> **Task directions**
Below are several entries. Transcribe exactly those lines that fall from the one with "and the mouth" through the one with "bpy.data.objects.remove(obj)", end lines included.

Scripts that build objects:
::::::

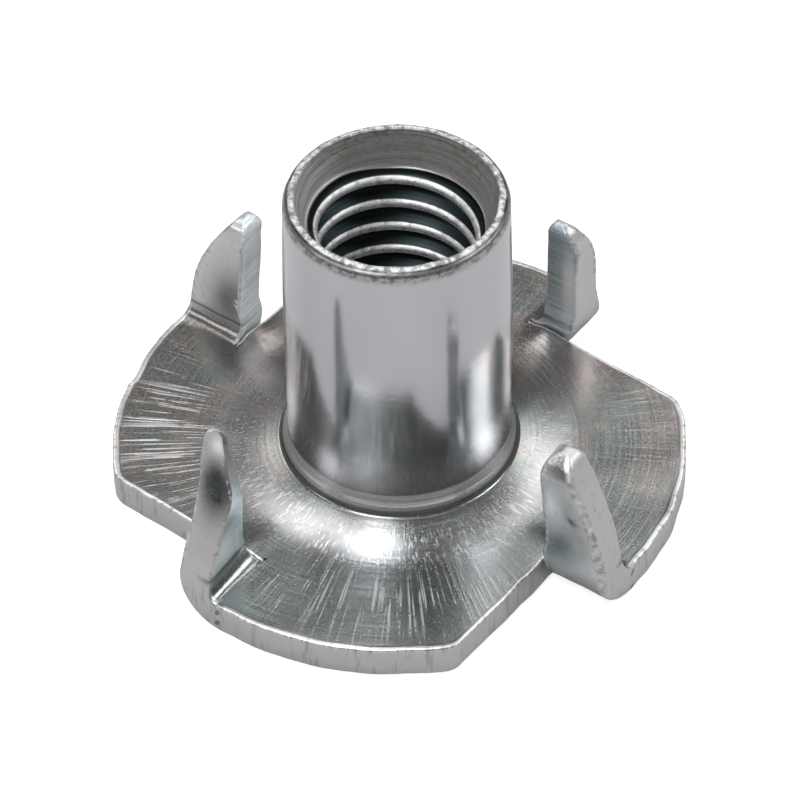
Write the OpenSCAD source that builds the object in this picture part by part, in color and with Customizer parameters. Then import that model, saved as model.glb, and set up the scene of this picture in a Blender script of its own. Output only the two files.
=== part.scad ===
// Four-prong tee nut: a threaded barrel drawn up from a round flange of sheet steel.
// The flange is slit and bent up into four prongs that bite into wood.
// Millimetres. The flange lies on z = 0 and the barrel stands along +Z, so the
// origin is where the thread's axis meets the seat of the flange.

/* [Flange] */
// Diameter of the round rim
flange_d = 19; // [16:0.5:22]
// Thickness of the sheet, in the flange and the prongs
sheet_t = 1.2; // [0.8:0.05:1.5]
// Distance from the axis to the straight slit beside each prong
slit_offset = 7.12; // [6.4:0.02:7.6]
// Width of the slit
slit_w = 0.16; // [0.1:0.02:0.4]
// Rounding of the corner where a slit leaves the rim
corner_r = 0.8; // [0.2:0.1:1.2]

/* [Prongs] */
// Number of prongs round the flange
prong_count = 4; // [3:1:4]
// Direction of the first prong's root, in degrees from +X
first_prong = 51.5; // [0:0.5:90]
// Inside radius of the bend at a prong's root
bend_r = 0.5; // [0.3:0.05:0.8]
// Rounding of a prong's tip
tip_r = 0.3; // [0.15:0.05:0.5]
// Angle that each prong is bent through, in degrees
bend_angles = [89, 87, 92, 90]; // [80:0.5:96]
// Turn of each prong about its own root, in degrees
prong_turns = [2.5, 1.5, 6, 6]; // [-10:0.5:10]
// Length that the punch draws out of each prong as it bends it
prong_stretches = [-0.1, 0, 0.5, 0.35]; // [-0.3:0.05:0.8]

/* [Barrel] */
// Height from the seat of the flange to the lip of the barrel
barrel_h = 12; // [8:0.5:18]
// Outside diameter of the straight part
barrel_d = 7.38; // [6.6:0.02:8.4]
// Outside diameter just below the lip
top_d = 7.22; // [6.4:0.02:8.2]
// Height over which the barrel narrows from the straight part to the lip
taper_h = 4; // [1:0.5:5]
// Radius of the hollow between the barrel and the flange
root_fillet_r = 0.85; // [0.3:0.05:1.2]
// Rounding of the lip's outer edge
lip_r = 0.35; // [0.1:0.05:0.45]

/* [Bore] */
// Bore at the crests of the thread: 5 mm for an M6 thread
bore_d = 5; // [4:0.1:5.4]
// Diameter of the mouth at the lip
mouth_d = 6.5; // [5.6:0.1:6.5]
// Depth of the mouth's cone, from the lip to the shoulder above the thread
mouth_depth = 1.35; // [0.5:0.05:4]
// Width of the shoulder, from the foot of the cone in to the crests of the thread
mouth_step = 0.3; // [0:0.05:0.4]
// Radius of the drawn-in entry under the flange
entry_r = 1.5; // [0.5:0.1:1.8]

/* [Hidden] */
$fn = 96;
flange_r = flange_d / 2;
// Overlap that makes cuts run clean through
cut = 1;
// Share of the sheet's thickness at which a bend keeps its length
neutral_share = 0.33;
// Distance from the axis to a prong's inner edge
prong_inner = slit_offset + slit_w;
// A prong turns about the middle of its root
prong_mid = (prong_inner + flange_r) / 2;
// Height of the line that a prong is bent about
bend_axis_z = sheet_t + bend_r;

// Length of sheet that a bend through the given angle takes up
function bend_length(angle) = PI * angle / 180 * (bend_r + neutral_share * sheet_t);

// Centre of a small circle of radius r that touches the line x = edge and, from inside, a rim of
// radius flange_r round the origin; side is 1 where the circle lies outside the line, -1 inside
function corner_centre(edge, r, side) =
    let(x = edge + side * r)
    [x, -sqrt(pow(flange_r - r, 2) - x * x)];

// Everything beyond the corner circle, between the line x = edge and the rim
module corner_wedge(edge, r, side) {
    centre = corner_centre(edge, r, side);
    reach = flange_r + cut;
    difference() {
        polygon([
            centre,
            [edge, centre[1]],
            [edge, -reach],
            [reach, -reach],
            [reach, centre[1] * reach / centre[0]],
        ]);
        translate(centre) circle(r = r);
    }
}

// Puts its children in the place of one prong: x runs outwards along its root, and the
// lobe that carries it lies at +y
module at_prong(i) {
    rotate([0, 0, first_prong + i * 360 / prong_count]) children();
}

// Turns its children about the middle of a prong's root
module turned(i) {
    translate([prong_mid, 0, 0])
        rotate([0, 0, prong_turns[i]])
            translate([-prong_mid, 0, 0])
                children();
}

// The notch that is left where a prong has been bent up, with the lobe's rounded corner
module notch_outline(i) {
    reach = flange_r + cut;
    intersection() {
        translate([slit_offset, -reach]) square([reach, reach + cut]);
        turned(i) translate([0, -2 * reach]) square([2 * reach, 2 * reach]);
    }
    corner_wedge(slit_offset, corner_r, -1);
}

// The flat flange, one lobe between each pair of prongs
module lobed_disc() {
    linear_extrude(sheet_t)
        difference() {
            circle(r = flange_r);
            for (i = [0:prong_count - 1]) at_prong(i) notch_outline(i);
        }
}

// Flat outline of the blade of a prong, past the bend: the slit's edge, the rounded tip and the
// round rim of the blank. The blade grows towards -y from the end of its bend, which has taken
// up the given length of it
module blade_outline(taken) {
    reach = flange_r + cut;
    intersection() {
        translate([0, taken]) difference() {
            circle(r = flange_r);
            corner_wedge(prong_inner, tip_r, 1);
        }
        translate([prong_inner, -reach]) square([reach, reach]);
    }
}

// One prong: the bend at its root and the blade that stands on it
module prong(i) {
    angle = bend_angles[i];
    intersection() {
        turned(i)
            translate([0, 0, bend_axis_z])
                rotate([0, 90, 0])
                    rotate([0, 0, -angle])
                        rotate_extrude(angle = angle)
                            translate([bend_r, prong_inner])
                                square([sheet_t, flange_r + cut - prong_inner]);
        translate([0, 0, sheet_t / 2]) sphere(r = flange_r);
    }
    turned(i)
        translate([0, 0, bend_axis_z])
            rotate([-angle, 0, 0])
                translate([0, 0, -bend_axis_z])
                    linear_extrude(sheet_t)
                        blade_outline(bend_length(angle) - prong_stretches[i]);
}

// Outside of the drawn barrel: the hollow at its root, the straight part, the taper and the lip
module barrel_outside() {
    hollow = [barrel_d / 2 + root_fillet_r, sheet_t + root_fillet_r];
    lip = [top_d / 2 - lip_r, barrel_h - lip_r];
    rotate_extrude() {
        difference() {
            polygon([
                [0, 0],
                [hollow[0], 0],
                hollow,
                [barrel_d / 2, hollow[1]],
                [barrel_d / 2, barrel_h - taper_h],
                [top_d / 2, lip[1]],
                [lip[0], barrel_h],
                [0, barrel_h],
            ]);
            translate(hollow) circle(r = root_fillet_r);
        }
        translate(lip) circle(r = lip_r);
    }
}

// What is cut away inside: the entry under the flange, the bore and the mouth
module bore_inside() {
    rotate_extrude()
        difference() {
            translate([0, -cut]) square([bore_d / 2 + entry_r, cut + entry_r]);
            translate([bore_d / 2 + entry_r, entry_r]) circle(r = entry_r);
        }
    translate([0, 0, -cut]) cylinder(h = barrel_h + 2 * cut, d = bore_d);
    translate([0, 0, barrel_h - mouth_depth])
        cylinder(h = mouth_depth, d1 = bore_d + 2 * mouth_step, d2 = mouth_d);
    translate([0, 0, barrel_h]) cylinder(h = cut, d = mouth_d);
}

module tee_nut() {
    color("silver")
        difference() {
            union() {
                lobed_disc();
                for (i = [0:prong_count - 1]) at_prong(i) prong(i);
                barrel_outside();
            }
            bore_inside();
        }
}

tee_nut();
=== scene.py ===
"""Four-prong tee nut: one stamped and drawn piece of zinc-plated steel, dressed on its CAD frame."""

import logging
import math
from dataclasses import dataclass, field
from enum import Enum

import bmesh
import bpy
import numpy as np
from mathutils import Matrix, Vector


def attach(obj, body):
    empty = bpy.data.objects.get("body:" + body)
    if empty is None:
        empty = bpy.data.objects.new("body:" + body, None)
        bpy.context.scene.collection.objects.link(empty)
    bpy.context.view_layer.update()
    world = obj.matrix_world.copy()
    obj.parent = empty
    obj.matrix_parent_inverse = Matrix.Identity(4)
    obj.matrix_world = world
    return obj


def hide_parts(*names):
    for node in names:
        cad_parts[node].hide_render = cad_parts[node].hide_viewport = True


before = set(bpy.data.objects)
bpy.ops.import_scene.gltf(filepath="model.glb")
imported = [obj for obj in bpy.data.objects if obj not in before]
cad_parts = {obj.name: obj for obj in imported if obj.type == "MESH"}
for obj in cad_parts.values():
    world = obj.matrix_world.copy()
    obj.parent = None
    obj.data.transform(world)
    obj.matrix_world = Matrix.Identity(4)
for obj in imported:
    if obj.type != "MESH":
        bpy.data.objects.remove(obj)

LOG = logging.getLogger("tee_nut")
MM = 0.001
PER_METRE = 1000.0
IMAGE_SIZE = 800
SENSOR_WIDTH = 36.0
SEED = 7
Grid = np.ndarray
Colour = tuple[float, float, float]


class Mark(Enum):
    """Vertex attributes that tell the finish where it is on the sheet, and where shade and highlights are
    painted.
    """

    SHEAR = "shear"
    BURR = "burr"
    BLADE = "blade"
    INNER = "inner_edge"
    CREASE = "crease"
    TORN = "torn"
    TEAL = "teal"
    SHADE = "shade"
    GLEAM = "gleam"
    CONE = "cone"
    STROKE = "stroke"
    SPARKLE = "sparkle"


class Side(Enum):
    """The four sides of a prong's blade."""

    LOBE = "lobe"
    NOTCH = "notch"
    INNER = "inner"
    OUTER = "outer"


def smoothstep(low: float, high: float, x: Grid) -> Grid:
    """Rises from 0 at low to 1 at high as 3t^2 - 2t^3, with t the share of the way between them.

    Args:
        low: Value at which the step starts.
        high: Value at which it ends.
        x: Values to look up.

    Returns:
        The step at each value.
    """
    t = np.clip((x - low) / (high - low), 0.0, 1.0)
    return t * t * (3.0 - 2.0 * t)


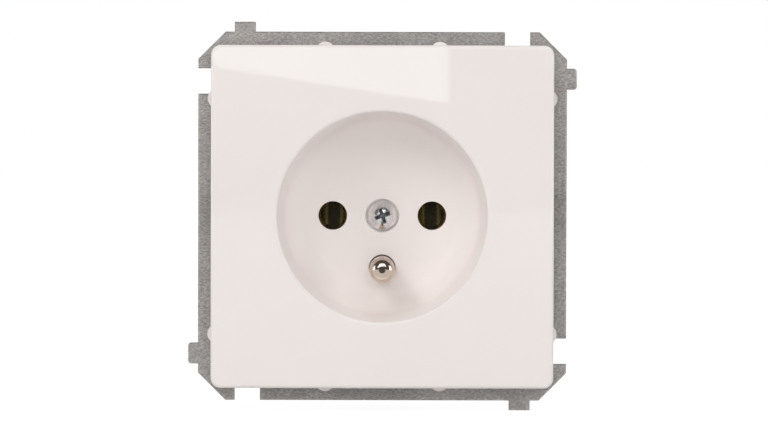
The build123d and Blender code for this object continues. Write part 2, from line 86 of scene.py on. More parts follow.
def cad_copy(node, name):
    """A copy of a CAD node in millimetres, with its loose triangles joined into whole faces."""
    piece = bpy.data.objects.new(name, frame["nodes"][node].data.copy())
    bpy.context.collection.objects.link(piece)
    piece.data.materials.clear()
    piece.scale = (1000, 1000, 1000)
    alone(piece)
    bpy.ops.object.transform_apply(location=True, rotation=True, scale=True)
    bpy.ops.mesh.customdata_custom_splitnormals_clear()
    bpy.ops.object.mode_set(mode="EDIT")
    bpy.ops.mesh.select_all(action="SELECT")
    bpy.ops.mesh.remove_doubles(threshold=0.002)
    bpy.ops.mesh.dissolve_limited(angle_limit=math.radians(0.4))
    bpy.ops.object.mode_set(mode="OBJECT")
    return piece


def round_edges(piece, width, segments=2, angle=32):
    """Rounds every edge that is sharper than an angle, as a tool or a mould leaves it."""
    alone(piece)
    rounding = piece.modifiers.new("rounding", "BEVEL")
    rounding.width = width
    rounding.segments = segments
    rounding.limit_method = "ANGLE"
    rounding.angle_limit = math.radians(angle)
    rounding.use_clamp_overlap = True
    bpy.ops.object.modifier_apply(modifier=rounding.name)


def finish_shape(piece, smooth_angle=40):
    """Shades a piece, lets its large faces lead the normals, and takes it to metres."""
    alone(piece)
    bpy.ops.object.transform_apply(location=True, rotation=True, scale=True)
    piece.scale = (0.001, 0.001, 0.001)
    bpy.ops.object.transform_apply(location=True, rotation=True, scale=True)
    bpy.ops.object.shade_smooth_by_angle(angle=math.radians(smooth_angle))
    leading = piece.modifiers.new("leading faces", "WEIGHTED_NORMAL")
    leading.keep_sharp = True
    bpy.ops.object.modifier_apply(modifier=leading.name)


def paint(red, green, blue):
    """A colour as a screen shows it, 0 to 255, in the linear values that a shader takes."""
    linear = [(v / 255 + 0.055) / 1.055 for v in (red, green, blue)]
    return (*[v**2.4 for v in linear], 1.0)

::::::

> **Answer to this problem**
// What is cut away inside: the entry under the flange, the bore and the mouth
module bore_inside() {
    rotate_extrude()
        difference() {
            translate([0, -cut]) square([bore_d / 2 + entry_r, cut + entry_r]);
            translate([bore_d / 2 + entry_r, entry_r]) circle(r = entry_r);
        }
    translate([0, 0, -cut]) cylinder(h = barrel_h + 2 * cut, d = bore_d);
    translate([0, 0, barrel_h - mouth_depth])
        cylinder(h = mouth_depth, d1 = bore_d + 2 * mouth_step, d2 = mouth_d);
    translate([0, 0, barrel_h]) cylinder(h = cut, d = mouth_d);
}

module tee_nut() {
    color("silver")
        difference() {
            union() {
                lobed_disc();
                for (i = [0:prong_count - 1]) at_prong(i) prong(i);
                barrel_outside();
            }
            bore_inside();
        }
}

tee_nut();
=== scene.py ===
"""Four-prong tee nut: one stamped and drawn piece of zinc-plated steel, dressed on its CAD frame."""

import logging
import math
from dataclasses import dataclass, field
from enum import Enum

import bmesh
import bpy
import numpy as np
from mathutils import Matrix, Vector


def attach(obj, body):
    empty = bpy.data.objects.get("body:" + body)
    if empty is None:
        empty = bpy.data.objects.new("body:" + body, None)
        bpy.context.scene.collection.objects.link(empty)
    bpy.context.view_layer.update()
    world = obj.matrix_world.copy()
    obj.parent = empty
    obj.matrix_parent_inverse = Matrix.Identity(4)
    obj.matrix_world = world
    return obj


def hide_parts(*names):
    for node in names:
        cad_parts[node].hide_render = cad_parts[node].hide_viewport = True


before = set(bpy.data.objects)
bpy.ops.import_scene.gltf(filepath="model.glb")
imported = [obj for obj in bpy.data.objects if obj not in before]
cad_parts = {obj.name: obj for obj in imported if obj.type == "MESH"}
for obj in cad_parts.values():
    world = obj.matrix_world.copy()
    obj.parent = None
    obj.data.transform(world)
    obj.matrix_world = Matrix.Identity(4)
for obj in imported:
    if obj.type != "MESH":
        bpy.data.objects.remove(obj)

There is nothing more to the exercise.